Once the marching band circled around the Central Plaza in front of Cinderella Castle, a mass choir was at the ready in the Castle Forecourt to sing “When You Wish Upon a Star” accompanied by the band. As the song came to a resounding finale, enormous decorative drums which lined the entirety of Main Street, U.S.A. to signify the grand opening of the Magic Kingdom and Walt Disney World.

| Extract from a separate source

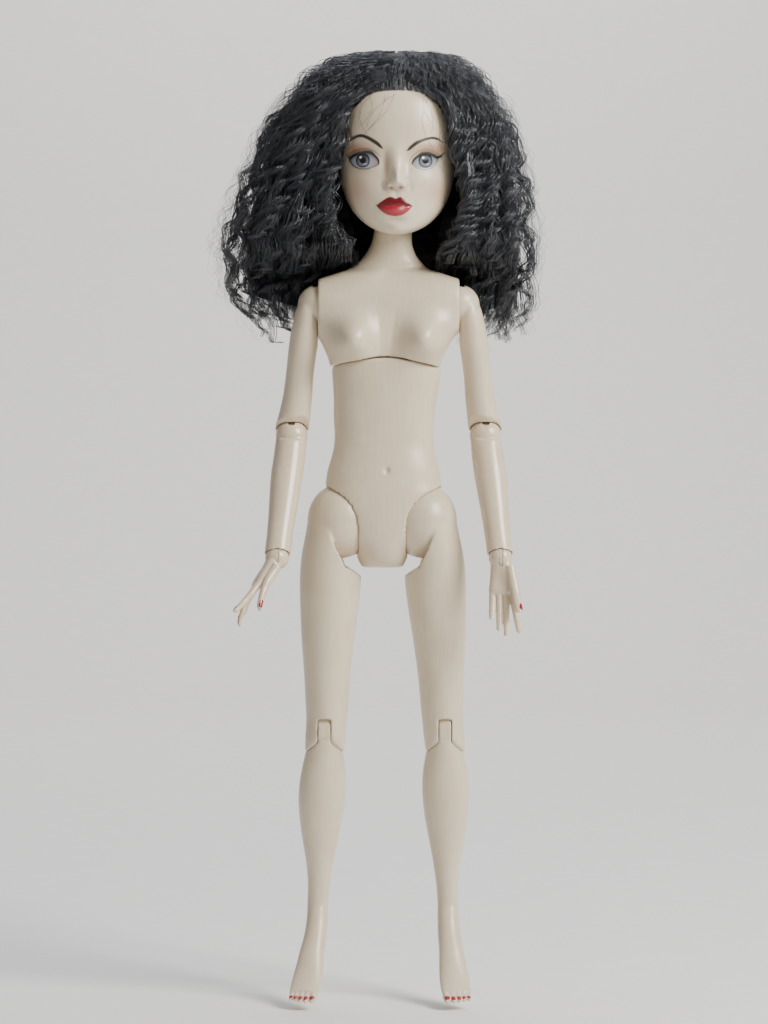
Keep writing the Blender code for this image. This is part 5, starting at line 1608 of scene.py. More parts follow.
@dataclass
class Head:
    """The moulded head: sculpted and painted in front, with a seat for the neck's dome underneath."""

    centre_x: float = 5.6 * MM
    centre_y: float = 4.8 * MM
    half_width: float = 26 * MM
    half_depth: float = 29.5 * MM
    chin_drop: float = 7.8 * MM
    height: float = 73.3 * MM
    neck_radius: float = 8.6 * MM
    peg: float = 1.8 * MM
    peg_reach: float = 21 * MM
    front_grain: float = 0.2 * MM

    # Share of the height, half width, front and back as shares of the half sizes
    SHARES = (
        (0.0, 0.14, 0.86, -0.60),
        (0.02, 0.32, 0.91, -0.38),
        (0.055, 0.49, 0.945, -0.12),
        (0.105, 0.64, 0.965, 0.13),
        (0.16, 0.755, 0.975, 0.36),
        (0.23, 0.85, 0.98, 0.60),
        (0.31, 0.925, 0.985, 0.78),
        (0.42, 0.975, 0.98, 0.92),
        (0.53, 1.0, 0.985, 0.985),
        (0.65, 1.0, 0.99, 1.0),
        (0.775, 0.94, 0.92, 0.94),
        (0.87, 0.79, 0.75, 0.80),
        (0.94, 0.58, 0.50, 0.58),
        (0.985, 0.31, 0.24, 0.30),
        (1.0, 0.12, 0.08, 0.12),
    )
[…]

Roy O. Disney firmly believed in Walt’s vision of Disney World and as a financial mastermind, he knew that this endeavor was not only a creative milestone but also a very sound business decision. The entire Florida Project meant a great deal to him, and to honor his dear brother, Roy changed the name of the resort from the announced “Disney World” to “Walt Disney World”. Roy felt that “Everybody knows the Ford car, but not everybody knows it was Henry Ford who started it all. It’s going to be Walt Disney World, so people will always know that this was Walt’s dream.”
On a sunny Monday in October with Mickey Mouse by his side, Roy O. Disney dedicated the park and Walt Disney World as a whole to his little brother. Roy proudly read his dedication to the audience, stating, “Walt Disney World is a tribute to the philosophy and life of Walter Elias Disney… and to the talents, the dedication, and the loyalty of the entire Disney organization that made Walt Disney’s dream come true. May Walt Disney World bring Joy and Inspiration and New Knowledge to all who come to this happy place… a Magic Kingdom where the young at heart of all ages can laugh and play and learn – together.”